### Task instructions
Nothing should be output except the lines from the one containing "const canvasFace = SCREEN.outer + GAP;" through the one containing "from mathutils import Matrix, Vector", both ends included, each repeated exactly.

### Raw data

— BEGIN —

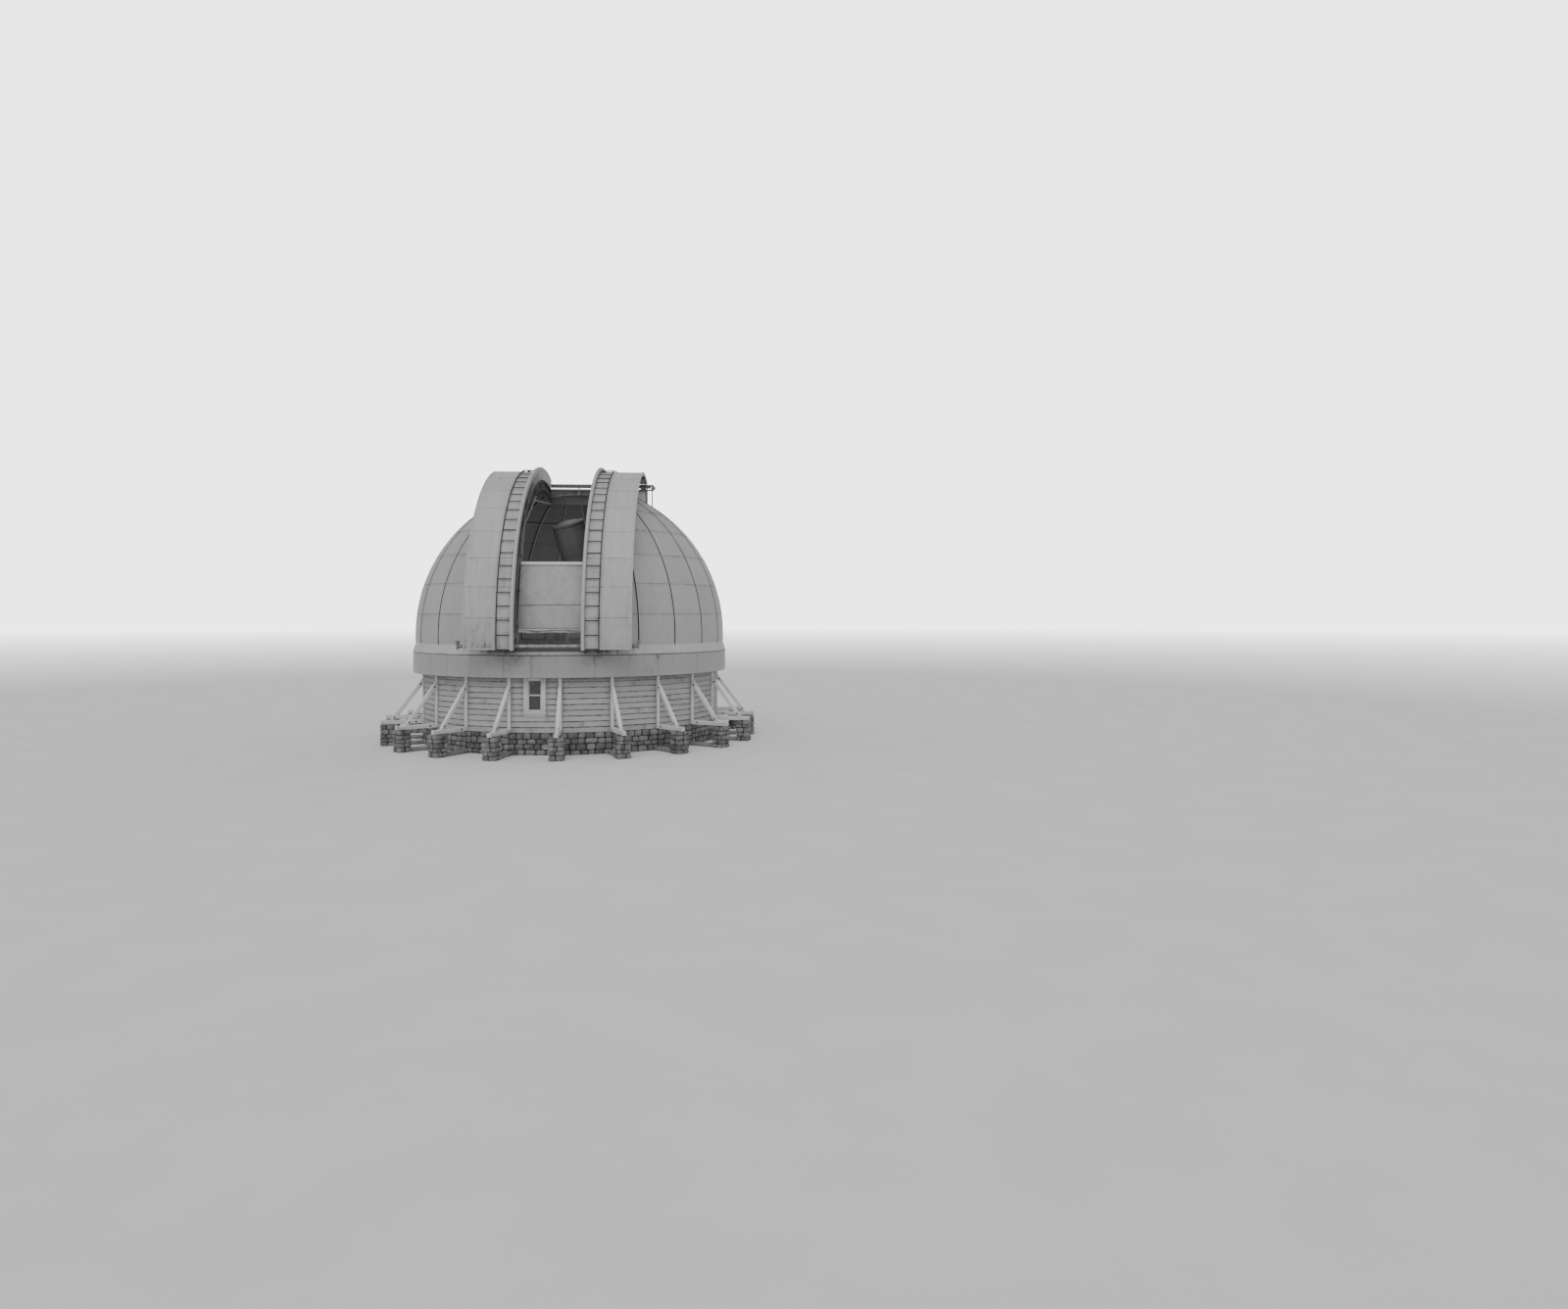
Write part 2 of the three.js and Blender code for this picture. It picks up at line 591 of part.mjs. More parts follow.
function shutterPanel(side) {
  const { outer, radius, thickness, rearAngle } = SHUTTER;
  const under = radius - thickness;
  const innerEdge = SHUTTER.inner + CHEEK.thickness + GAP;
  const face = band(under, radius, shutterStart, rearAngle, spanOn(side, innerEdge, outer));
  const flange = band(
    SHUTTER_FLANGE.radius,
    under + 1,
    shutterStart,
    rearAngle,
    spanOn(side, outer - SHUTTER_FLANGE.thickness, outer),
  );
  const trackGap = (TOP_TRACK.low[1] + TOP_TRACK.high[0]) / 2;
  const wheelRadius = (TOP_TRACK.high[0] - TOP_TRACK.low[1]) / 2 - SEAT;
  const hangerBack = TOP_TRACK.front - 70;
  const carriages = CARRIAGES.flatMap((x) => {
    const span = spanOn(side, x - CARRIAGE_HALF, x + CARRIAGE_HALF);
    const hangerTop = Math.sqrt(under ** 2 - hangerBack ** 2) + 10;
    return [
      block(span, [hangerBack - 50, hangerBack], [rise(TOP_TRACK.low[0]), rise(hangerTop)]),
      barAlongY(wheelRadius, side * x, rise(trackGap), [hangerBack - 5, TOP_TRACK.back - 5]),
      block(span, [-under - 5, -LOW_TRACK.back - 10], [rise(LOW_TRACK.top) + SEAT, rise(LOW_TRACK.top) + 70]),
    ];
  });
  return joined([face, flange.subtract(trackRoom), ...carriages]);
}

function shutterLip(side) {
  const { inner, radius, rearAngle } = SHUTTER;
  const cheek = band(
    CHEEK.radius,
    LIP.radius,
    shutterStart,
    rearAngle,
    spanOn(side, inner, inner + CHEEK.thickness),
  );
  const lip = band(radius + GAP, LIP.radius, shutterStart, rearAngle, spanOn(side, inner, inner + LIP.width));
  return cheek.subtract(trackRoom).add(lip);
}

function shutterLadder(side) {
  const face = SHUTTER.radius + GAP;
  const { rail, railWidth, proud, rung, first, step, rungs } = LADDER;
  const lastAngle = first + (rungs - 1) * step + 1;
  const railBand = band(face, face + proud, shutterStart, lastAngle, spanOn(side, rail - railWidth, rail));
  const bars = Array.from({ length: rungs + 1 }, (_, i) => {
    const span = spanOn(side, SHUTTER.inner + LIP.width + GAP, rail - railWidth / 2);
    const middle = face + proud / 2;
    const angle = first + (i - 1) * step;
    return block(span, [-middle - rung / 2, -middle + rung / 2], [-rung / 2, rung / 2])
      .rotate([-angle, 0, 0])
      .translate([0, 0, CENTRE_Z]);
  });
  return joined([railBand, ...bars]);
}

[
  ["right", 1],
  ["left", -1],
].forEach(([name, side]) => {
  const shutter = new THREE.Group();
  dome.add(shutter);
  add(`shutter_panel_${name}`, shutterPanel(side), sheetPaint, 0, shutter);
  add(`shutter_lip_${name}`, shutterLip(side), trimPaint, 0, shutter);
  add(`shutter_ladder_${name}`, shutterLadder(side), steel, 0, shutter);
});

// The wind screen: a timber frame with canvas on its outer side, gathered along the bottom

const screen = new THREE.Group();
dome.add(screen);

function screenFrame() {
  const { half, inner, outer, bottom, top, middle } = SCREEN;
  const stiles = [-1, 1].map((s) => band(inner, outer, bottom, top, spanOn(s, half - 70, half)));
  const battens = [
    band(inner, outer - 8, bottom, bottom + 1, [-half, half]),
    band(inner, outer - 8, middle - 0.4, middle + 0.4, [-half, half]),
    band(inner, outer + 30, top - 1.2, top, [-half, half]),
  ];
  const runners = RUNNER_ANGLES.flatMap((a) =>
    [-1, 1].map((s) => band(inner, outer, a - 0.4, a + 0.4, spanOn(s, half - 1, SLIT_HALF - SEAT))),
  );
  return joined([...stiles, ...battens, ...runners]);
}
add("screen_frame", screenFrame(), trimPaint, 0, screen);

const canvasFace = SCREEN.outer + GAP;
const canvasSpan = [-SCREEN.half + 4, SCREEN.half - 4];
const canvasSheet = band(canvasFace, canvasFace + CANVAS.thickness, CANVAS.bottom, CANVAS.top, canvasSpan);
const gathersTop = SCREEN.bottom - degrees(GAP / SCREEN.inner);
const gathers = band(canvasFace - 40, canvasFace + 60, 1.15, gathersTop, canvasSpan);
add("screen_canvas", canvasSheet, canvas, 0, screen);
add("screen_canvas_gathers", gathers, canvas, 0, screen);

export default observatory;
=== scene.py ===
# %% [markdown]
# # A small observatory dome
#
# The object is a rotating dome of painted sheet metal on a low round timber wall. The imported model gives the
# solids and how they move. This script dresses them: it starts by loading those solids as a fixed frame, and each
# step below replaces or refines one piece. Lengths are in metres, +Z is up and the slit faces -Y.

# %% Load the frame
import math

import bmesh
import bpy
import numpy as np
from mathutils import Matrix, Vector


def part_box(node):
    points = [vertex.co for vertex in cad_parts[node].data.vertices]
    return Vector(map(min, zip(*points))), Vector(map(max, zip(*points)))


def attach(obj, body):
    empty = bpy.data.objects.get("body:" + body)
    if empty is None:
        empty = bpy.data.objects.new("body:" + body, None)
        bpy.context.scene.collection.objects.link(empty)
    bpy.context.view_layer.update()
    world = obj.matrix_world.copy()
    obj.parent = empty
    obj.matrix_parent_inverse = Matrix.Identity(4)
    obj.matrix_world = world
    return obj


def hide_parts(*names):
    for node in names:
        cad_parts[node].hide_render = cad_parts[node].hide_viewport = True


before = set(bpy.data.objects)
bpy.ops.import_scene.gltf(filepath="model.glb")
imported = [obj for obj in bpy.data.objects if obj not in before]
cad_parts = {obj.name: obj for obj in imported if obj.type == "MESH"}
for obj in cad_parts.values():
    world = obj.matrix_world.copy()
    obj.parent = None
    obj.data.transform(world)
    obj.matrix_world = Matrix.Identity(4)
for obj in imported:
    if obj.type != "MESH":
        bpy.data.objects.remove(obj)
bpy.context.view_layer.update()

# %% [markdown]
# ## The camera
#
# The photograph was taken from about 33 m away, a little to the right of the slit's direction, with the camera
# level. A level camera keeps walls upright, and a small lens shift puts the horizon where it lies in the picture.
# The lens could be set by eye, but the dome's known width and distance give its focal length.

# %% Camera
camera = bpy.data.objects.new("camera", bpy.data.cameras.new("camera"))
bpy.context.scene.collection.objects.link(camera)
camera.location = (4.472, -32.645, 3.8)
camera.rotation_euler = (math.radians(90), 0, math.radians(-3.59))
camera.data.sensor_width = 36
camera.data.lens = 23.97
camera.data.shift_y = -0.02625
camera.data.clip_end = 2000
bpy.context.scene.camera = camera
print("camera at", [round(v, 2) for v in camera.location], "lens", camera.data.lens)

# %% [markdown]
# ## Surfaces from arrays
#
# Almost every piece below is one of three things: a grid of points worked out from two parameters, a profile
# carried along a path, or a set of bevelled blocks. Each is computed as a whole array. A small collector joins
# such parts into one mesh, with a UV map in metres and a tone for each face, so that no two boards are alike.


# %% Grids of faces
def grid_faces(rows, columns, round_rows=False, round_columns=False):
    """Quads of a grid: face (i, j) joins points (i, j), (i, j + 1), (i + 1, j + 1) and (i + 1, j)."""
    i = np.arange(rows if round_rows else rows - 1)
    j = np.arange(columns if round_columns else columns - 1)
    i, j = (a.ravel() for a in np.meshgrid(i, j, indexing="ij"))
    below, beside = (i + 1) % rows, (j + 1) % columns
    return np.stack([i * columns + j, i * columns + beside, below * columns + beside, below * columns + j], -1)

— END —

### Complete response
const canvasFace = SCREEN.outer + GAP;
const canvasSpan = [-SCREEN.half + 4, SCREEN.half - 4];
const canvasSheet = band(canvasFace, canvasFace + CANVAS.thickness, CANVAS.bottom, CANVAS.top, canvasSpan);
const gathersTop = SCREEN.bottom - degrees(GAP / SCREEN.inner);
const gathers = band(canvasFace - 40, canvasFace + 60, 1.15, gathersTop, canvasSpan);
add("screen_canvas", canvasSheet, canvas, 0, screen);
add("screen_canvas_gathers", gathers, canvas, 0, screen);

export default observatory;
=== scene.py ===
# %% [markdown]
# # A small observatory dome
#
# The object is a rotating dome of painted sheet metal on a low round timber wall. The imported model gives the
# solids and how they move. This script dresses them: it starts by loading those solids as a fixed frame, and each
# step below replaces or refines one piece. Lengths are in metres, +Z is up and the slit faces -Y.

# %% Load the frame
import math

import bmesh
import bpy
import numpy as np
from mathutils import Matrix, Vector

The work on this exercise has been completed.